Atlantic Offshore Drilling Scoping Meeting

March 18, 2015

“I apologize I could not be there in person with all of you this afternoon, but I am in Washington, DC because Congress is in session this week.  I join with those of you who are here in opposition today to stand up against drilling off the Atlantic Coast.

For over twenty years I have worked to stop ocean dumping, to keep our beaches and sensitive coastal areas clean, and to stop the industrialization of our coast.  We all know how important New Jersey's beaches are, not only to residents of our state, but also for countless visitors. 

The Department of Interior announced earlier this year that they are including areas off the coast of Virginia, North Carolina, South Carolina and Georgia in their new draft offshore drilling plan.  Well my message to the Interior Department is that drilling off the Atlantic Coast is unacceptable and should not be included in this 5-Year Plan.

Our beaches are a tremendous resource for those who come here to enjoy them, and they are a huge economic engine for our state.  They're the primary driver of a tourism economy that supports 312,000 jobs in New Jersey and generates $38 billion in economic activities for the state each year.  They are also nature’s safeguard from severe weather and important natural habitats.

With the Jersey Shore still recovering from Superstorm Sandy, we cannot risk another blow to our coast from an oil spill off our coast.  Last summer New Jersey had a strong beach season, with locals and tourists alike showing their Jersey pride by patronizing local businesses and enjoying our replenished beaches.  Just imagine what a blow it would be to that recovery if a spill were to occur. 

That’s why I believe drilling off the Atlantic Coast is the wrong approach that puts New Jersey beaches at risk.  An oil spill anywhere along the Atlantic Coast would cause severe environmental damage to fisheries, popular beaches and wildlife.  As the Deepwater Horizon Oil Spill showed, oil spills don’t respect state borders.

When the Department of Interior announced its plan I sent a letter to President Obama, along with Senators Menendez and Booker, expressing our opposition to the inclusion of the Atlantic in the 5-Year Plan.  We learned a tough lesson from the Deepwater Horizon tragedy, and that is offshore drilling poses a substantial risk of economic and environmental devastation for our shoreline communities.  We must reflect on the mistakes that have been made in the past and learn from them to protect our coastal communities.

In 2009 prior to the Deepwater Horizon Oil Spill, President Obama released a 5-year offshore drilling proposal that included drilling off the coast of the Atlantic from Delaware to Florida.  I fought this 5-year plan by working with many of my colleagues to write to the President to oppose the inclusion of the Atlantic in the plan. 

We were successful, and the President completely removed the Atlantic Coast from the plan.  But we must ensure that the Atlantic Coast remains protected in the 2017-2022 plan.  The fact is that domestic oil production is at a 25-year high, net imports are at a 29-year low, and BP said the U.S. in 2013 experienced “one of the biggest oil production increases the world has ever seen.”  And this year, oil prices fell to their lowest level in more than five years and we have seen gasoline prices in some areas of the U.S. below 2 dollars per gallon. 

We shouldn't jeopardize the environment or the regional economy for the sake of more oil.  We need an energy policy that is far-sighted, that is safe for the environment and good for the economy. 

I am not opposed to harnessing energy from the Atlantic OCS; however, any energy development in the Atlantic should be from renewable sources, such as wind power, and not polluting fossil fuels.  The Obama Administration is prioritizing offshore wind energy development in areas off the Atlantic coast, including New Jersey.
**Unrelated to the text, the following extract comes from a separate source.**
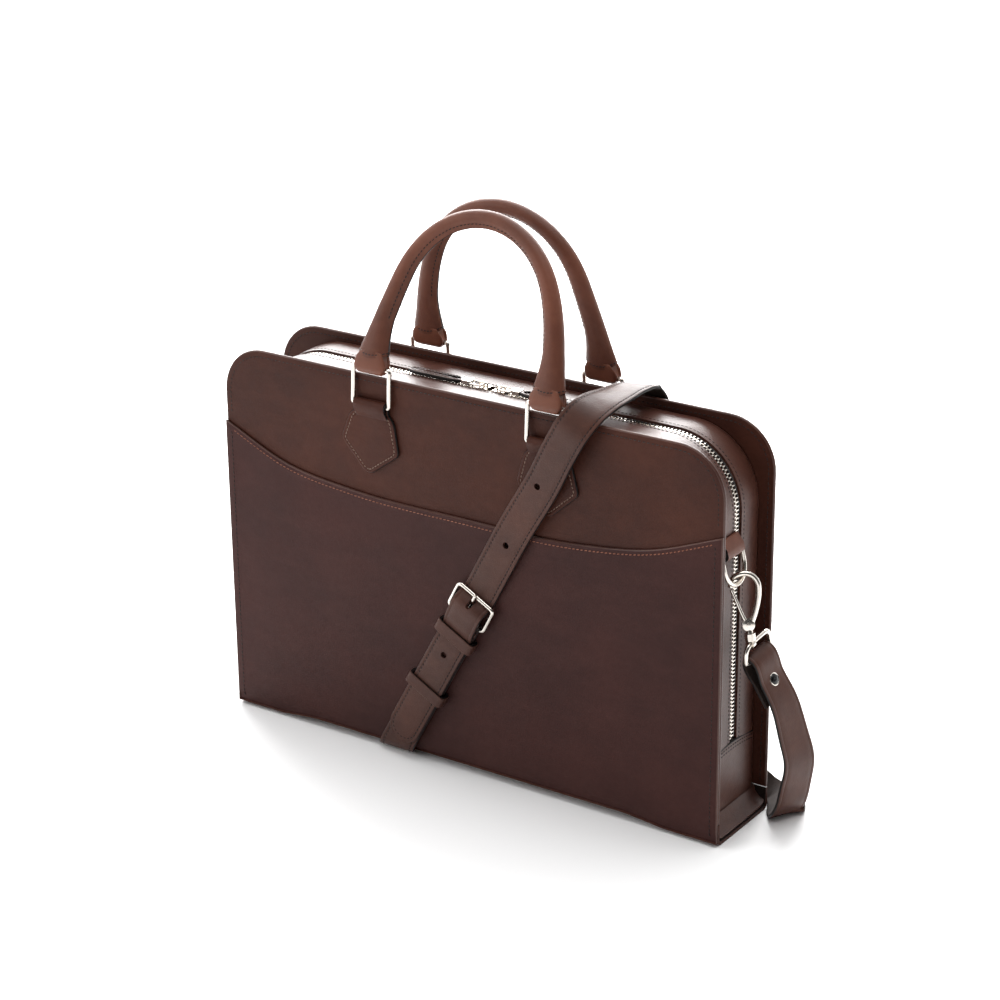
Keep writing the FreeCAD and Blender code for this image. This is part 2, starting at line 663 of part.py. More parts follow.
def strap_loop_shapes():
    """Strap end folded round its ring, closed with a round cap rivet."""
    wire = size("clip_wire")
    outer = ribbon([((c[0] + 1.3, c[1], c[2] + 0.4), w) for c, w in RIGHT_LOOP], STRAP_W, STRAP_T)
    inner_path = [(206.0, 2.4, 123.5), (211.3, 6, 108.5), (217.6, 9.0, 96)]
    widths = [across for centre, across in RIGHT_LOOP]
    inner = ribbon(list(zip(inner_path, widths)), STRAP_W, STRAP_T - 1.2)
    half = LOOP_ACROSS * (STRAP_W / 2)
    fold = tube(LOOP_BAR - half, LOOP_BAR + half, wire + RUN + 1.7, wire + RUN)
    room = Part.makeCylinder(wire + RUN, 60, LOOP_BAR - LOOP_ACROSS * 30, LOOP_ACROSS)
    loop = fuse([outer, inner, fold]).cut(room)
    spot = V(215.4, 5.8, 109.8)
    out = unit(V(0.9, -0.1, 0.42))
    rivet = fuse([Part.makeCylinder(3.6, 1.2, spot + out * 1.3, out),
                  Part.makeCylinder(1.4, 6.6, spot - out * 5.2, out),
                  Part.makeCylinder(3.2, 1, spot - out * 5.4, out)])
    return loop.cut(Part.makeCylinder(1.4, 12, spot - out * 8, out)).cut(rivet), rivet


def make_clips():
    tab, bar_x = side_tab_shape()
    ring = side_ring_shape(bar_x)
    body, gate = hook_shapes()
    swivel, strap_ring = swivel_shapes()
    loop, rivet = strap_loop_shapes()
    shapes = (("side_tab", tab), ("side_ring", ring), ("snap_hook", body), ("hook_gate", gate),
              ("swivel_eye", swivel), ("strap_ring", strap_ring),
              ("strap_loop", loop), ("strap_rivet", rivet))
    for name, shape in shapes:
        feature(name + "_right", shape)
        feature(name + "_left", mirrored_x(shape))


# ---------------------------------------------------------------- long strap and buckle
HEEL = V(6.5, -40, 119.7)
UPWARD = unit(V(0.482, 0, 0.876))
ACROSS = unit(V(0.876, 0, -0.482))
FORWARD = V(0, -1, 0)
FRONT_ACROSS = tuple(ACROSS)
UNDER_ACROSS = (0.876, 0.482, 0)
LONG_RUN_Y = -41.1
SHORT_RUN_Y = -38.4
FOLD_Y = -27
FOLD_Z = 12
UNDER_Z = 1.45
UNDER_LENGTH = 82


def strap_spot(along, y):
    """Point of the strap's middle line, measured from the buckle's heel bar."""
    point = HEEL + UPWARD * along
    return V(point.x, y, point.z)


def front_stations(pairs):
    return [(tuple(strap_spot(along, y)), FRONT_ACROSS) for along, y in pairs]


def strap_block(along, length, width, near_y, far_y):
    """Box lined up with the front strap, centred on it at a distance from the heel bar."""
    corner = strap_spot(along - length / 2, near_y) - ACROSS * (width / 2)
    return slab(corner, ACROSS * width, UPWARD * length, FORWARD * (near_y - far_y))


def fold_profile(run, lift):
    """Point of the bent sheet at a run below the fold's start, lifted off its middle surface."""
    wide = FOLD_Y - SHORT_RUN_Y + lift
    deep = FOLD_Z - UNDER_Z + lift
    quarter = (FOLD_Y - SHORT_RUN_Y + FOLD_Z - UNDER_Z) / 2 * math.pi / 2
    if run <= 0:
        return FOLD_Y - wide, FOLD_Z - run
    if run >= quarter:
        return FOLD_Y + run - quarter, FOLD_Z - deep
    angle = run / quarter * math.pi / 2
    return FOLD_Y - wide * math.cos(angle), FOLD_Z - deep * math.sin(angle)


def folded_row(distance, halves=(-1, -0.5, 0, 0.5, 1)):
    """Section of the short strap at a distance past the fold's start, bent like the sheet."""
    start = strap_spot((FOLD_Z - HEEL.z) / UPWARD.z, SHORT_RUN_Y)
    rims = []
    for lift, order in ((STRAP_T / 2, halves), (-STRAP_T / 2, halves[::-1])):
        for half in order:
            side = half * STRAP_W / 2
            y, z = fold_profile(distance * UPWARD.z - side * ACROSS.z, lift)
            rims.append(V(start.x - distance * UPWARD.x + side * ACROSS.x, y, z))
    return Part.makePolygon(rims + rims[:1])


def folded_strap():
    """Short strap from the buckle's heel bar down the front and under the bag."""
    top = (HEEL.z - FOLD_Z) / UPWARD.z
    distances = [-top] + [step * 2.5 - 7.5 for step in range(15)] + [UNDER_LENGTH]
    return Part.makeLoft([folded_row(distance) for distance in distances], True, True)


def under_end(gap):
    """Middle of the short strap's end under the bag, and a gap further on."""
    distance = UNDER_LENGTH + gap
    y, z = fold_profile(distance * UPWARD.z, 0)
    start = strap_spot((FOLD_Z - HEEL.z) / UPWARD.z, SHORT_RUN_Y)
    return V(start.x - distance * UPWARD.x, y, z)


def make_strap():
    """The long strap in its resting loop: right side, back, top, front, underside, left."""
    top = [((100, 34.2, 279.1), (0.987, 0, 0.14)), ((99.5, 30, 281.5), (0.995, 0, 0.1)),
           ((99.3, 20, 283.5), (1, 0, 0.04)), ((99.5, 0, 284.5), (0.995, 0, -0.08)),
           ((99.7, -22, 285), (0.965, 0, -0.26)), ((98.8, -35, 282.5), (0.93, 0, -0.367)),
           ((94, -43, 273.5), (0.89, 0, -0.456)), ((85.5, -43.2, 259), FRONT_ACROSS),
           ((69.2, -40.4, 229.3), FRONT_ACROSS)]
    feature("strap_top_run", ribbon(top, STRAP_W, STRAP_T))
    front = front_stations([(124.9, -40.35), (83, -38), (17.8, -38.1), (8, -43.3), (1.5, -44.3),
                            (-4.2, -44.3), (-12, LONG_RUN_Y), (-106.8, LONG_RUN_Y)])
    tip = Part.makeCylinder(STRAP_W / 2, STRAP_T, strap_spot(-106.8, LONG_RUN_Y + STRAP_T / 2),
                            FORWARD)
    holes = [Part.makeCylinder(size("hole_radius"), 20, strap_spot(along, -30), FORWARD)
             for along in (122.7, 68, -35.5, -62.5, -89.5)]
    slot = strap_block(6.5, 19, 4.4, -36, -50)
    feature("strap_front_run", fuse([ribbon(front, STRAP_W, STRAP_T), tip])
            .cut(Part.makeCompound(holes)).cut(slot))
    fold = tube(HEEL - ACROSS * (STRAP_W / 2), HEEL + ACROSS * (STRAP_W / 2), 2.8, 1.6)
    short = folded_strap()
    bar_room = Part.makeCylinder(1.6, 60, HEEL - ACROSS * 30, ACROSS)
    prong_room = strap_block(0, 11, 3.8, -36, -50)
    feature("strap_short_run", fuse([short, fold]).cut(bar_room).cut(prong_room))
    far = under_end(0.3)
    left = [(tuple(far), UNDER_ACROSS), ((far.x - 8, far.y + 12, UNDER_Z), (0.8, 0.6, 0)),
            ((-122, 58, UNDER_Z), (0.45, 0.89, 0)), ((-146, 62, UNDER_Z), (0, 1, 0)),
            ((-170, 59, 2.6), (-0.3, 0.95, 0)), ((-191, 54, 6), (-0.5, 0.86, 0)),
            ((-206, 47.5, 15), (-0.6, 0.8, 0)), ((-214, 38, 30), (-0.5, 0.86, 0)),
            ((-217.5, 26, 52), (-0.35, 0.93, 0.05)),
            ((-220, 13, 78), (-0.1, 0.99, 0.08)), ((-221.8, 9.9, 91.4), (-0.13, 0.98, 0.02))]
    feature("strap_drop_left", ribbon(left, STRAP_W, STRAP_T))
    right = [((222.2, 9.8, 91.6), (0.16, 0.98, 0)), ((228, 14, 70), (0.27, 0.96, 0)),
             ((230.7, 18, 51), (0.33, 0.94, 0)), ((226, 23, 28.5), (0.41, 0.91, 0)),
             ((221.5, 25.5, 12), (0.43, 0.9, 0)), ((216.5, 29, 3.6), (0.45, 0.89, 0)),
             ((210, 41.4, 2), (0.5, 0.86, 0)), ((200.5, 50.2, 2.2), (0.5, 0.86, 0)),
             ((188, 49, 4), (0.62, 0.75, 0.2)), ((176.5, 46.5, 9.5), (0.77, 0.5, 0.4)),
             ((169, 44.5, 20), (0.85, 0.3, 0.43)), ((166, 43.5, 33), (0.88, 0.18, 0.44))]
    feature("strap_drop_right", ribbon(right, STRAP_W, STRAP_T))
    back = [((164.5, 43, 42), (0.9, 0.1, 0.42)), ((158, 42.5, 70), (0.93, 0.08, 0.36)),
            ((150, 41, 105), (0.94, 0.05, 0.34)), ((106, 37.6, 262), (0.958, 0, 0.285)),
            ((103, 38.2, 272), (0.97, 0, 0.23))]
    feature("strap_back_run", ribbon(back, STRAP_W, STRAP_T))


def keeper(name, along):
    """Leather loop round both strap layers."""
    outer = strap_block(along, 9, STRAP_W + 7, -35.3, -44.2)
    inner = strap_block(along, 20, STRAP_W + 0.8, -36.9, -42.6)
    feature(name, outer.cut(inner))


def make_buckle():
    """Single-bar buckle with a prong, and the two keepers below it."""
    wire = size("clip_wire")
    half = 15.5
    rim = strap_spot(20.3, -41)
    points = [HEEL - ACROSS * half, HEEL + ACROSS * half, rim + ACROSS * half,
              rim - ACROSS * half]
    feature("buckle_frame", rod(points, wire, 2.8, closed=True))
    eye = tube(HEEL - ACROSS * 1.4, HEEL + ACROSS * 1.4, 2.5, wire + RUN)
    arm = rod([strap_spot(1.5, -41.6), strap_spot(14, -42), strap_spot(18.6, -44),
               strap_spot(22.5, -44)], 1.15, 4)
    point = Part.makeSphere(1.15, strap_spot(22.5, -44))
    room = Part.makeCylinder(wire + RUN, 10, HEEL - ACROSS * 5, ACROSS)
    feature("buckle_prong", fuse([eye, arm, point]).cut(room))
    keeper("keeper_fixed", -17.2)
    keeper("keeper_loose", -69.5)


# ---------------------------------------------------------------- build and write
def main():
    make_panels()
    make_front_pocket()
    make_inner_pocket()
    make_gussets()
    make_lower_gussets()
    make_zip()
    make_base()
    make_handles()
    make_sliders()
    make_clips()
    make_strap()
    make_buckle()
    DOC.recompute()
    for item in DOC.Objects:
        if "Invalid" in item.State or "Error" in item.State:
            raise RuntimeError(item.Label + " did not rebuild")
    to_origin = FreeCAD.Placement(V(-size("footprint_x"), -size("footprint_y"), 0),
                                  FreeCAD.Rotation())
    for item in NODES:
        item.Placement = to_origin.multiply(item.Placement)
    os.makedirs("parts", exist_ok=True)
    for item in NODES:
        shape = item.Shape
        if shape.isNull() or not shape.isValid() or shape.Volume <= 0:
            raise RuntimeError(item.Label + " is not a sound solid")
        shape.exportStep("parts/" + item.Label + ".step")
    print(len(NODES), "pieces written")


main()
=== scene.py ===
"""Looks of the slim leather briefcase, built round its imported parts.

Lengths are written in millimetres and turned into metres when a mesh is made.
+X is to the right along the front, +Y to the back, +Z up.
"""
import math
import bmesh
import bpy
import numpy as np
from mathutils import Matrix, Vector


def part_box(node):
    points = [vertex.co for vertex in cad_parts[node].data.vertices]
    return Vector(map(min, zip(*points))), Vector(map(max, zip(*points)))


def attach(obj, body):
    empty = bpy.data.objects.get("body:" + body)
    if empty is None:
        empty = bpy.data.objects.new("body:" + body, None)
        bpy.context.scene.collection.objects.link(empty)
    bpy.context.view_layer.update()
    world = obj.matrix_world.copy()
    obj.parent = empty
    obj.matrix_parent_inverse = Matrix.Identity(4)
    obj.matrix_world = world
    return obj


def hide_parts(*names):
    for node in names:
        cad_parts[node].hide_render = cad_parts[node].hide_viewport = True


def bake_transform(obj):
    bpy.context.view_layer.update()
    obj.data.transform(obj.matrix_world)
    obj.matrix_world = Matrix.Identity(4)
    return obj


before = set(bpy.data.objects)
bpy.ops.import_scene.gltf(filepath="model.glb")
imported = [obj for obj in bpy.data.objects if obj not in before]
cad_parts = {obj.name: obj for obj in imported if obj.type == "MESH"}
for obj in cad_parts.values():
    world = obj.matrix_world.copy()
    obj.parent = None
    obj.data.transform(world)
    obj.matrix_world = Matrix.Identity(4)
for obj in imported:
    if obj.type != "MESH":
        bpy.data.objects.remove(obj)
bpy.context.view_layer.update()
MM = 0.001

# Main sizes of the bag.
HALF_WIDTH = 200.0
TOP = 275.0
PANEL_BOTTOM = 16.3
FRONT_FACE = -33.0
PANEL_THICK = 2.4
CORNER = 34.0
GUSSET_X = 189.0
GUSSET_TOP = 268.0
GUSSET_RADIUS = 48.0
GUSSET_BOTTOM = 55.3
ZIP_Y = 4.0


def bag_shift():
    """Way from the bag's own middle, where it is drawn, to its place in the frame."""
    low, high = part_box("front_panel")
    middle = (low.x + high.x) / 2
    return np.round([middle / MM, low.y / MM - FRONT_FACE, 0.0], 2)


SHIFT = bag_shift()


def at(x, y, z):
    """Place on the bag, written in millimetres, as metres in the frame."""
    return tuple(((np.array((x, y, z), float) + SHIFT) * MM).tolist())


# ---------------------------------------------------------------- mesh helpers
def unit(vector):
    vector = np.asarray(vector, float)
    return vector / np.linalg.norm(vector)


def units(rows):
    return rows / np.linalg.norm(rows, axis=1)[:, None]


class Builder:
    """Collects the points, faces and material numbers of one piece."""

    def __init__(self):
        self.points = []
        self.faces = []
        self.numbers = []
        self.count = 0

    def add(self, points, faces, number=0):
        points = np.asarray(points, float).reshape(-1, 3)
        self.points.append(points)
        self.faces += [tuple(index + self.count for index in face) for face in faces]
        self.numbers += number if isinstance(number, list) else [number] * len(faces)
        self.count += len(points)

    def piece(self, name, materials, sharp=38):
        mesh = bpy.data.meshes.new(name)
        mesh.from_pydata(((np.concatenate(self.points) + SHIFT) * MM).tolist(), [], self.faces)
        shape = bmesh.new()
        shape.from_mesh(mesh)
        bmesh.ops.recalc_face_normals(shape, faces=shape.faces)
        shape.to_mesh(mesh)
        shape.free()
        for material in materials:
            mesh.materials.append(material)
        mesh.polygons.foreach_set("material_index", self.numbers)
        mesh.polygons.foreach_set("use_smooth", [True] * len(self.faces))
        mesh.set_sharp_from_angle(angle=math.radians(sharp))
        mesh.update()
        obj = bpy.data.objects.new(name, mesh)
        bpy.context.scene.collection.objects.link(obj)
        return obj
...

Wind power is exactly the type of clean energy America should be investing in—the type that will reduce our dependence on foreign oil and gas and create jobs. 

The fact remains that opening up the Atlantic coast for fossil fuel development is unnecessary, poses a serious threat to our coastal communities, and is the wrong approach.  We can't drill our way to solving our energy problems.  We need to get out of that mindset and focus on investments in more sustainable energy solutions.  Thank you.”